Dr. Dobb's Digest June 2009
Erik Troan is CTO at rPath, a company that delivers enterprise applications across cloud-based environments. He recently spoke with Dr. Dobb's editor in chief Jonathan Erickson about the rapidly changing world of distributed computing.
Dr. Dobb's: How has the advent of cloud computing changed distributed computing?
Troan: Distributed computing is all about modular deployments, where each type of node can be scaled independently of the others. Deploying that into environments that allow on-demand scaling of each node allows properly designed distributed architectures to flexibly scale themselves and adjust to the changing demands of their users. On-demand environments like clouds are poised to become the default deployment environment for distributed and scale-out compute infrastructures.
Dr. Dobb's: How far can developers go with lightweight "mashup" style tools when it comes to distributed computing?
Troan: Mashup tools are highly relevant today. Human beings do a good job of breaking tasks into components that feed each other; we do a poor job of dividing up tasks into pieces that need to share a single resource. Mashups of components using distributed environments allow scalable applications to be built quickly in a way most people are comfortable architecting.

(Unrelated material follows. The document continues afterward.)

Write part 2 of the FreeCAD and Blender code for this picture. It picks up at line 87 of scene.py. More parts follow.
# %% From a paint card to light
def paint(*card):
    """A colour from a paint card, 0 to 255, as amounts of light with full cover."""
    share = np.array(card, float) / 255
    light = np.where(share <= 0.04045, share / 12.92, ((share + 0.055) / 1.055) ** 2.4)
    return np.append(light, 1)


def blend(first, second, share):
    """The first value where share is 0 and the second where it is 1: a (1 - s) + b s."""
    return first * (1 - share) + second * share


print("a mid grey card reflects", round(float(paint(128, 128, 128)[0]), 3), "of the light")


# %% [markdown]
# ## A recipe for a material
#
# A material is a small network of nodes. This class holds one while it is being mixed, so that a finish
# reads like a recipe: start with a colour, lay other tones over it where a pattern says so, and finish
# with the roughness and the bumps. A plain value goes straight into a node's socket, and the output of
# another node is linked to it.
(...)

Dr. Dobb's: Are distributed computing environments relevant?
Troan: I don't think DCEs are even remotely relevant any longer. Web technologies, including XML, SOAP, and REST, have completely displaced those efforts in mainstream architecture. Simple, standard interfaces allow applications to be built much more quickly across organizational boundaries than anything as complex as DCE or CORBA.
Dr. Dobb's: Have large-scale distributed computing projects such as seti@home, folding@home, and the like helped us solve any day-to-day distributing computing problems, or are they simply academic exercises?
Troan: Projects like seti@home have encouraged IT organizations to look at the spare computing capacity they have spread out across thousands of desktop machines as a resource they could tap to solve compute problems. I know organizations are exploring virtualization as a low-impact way of harnessing those machines.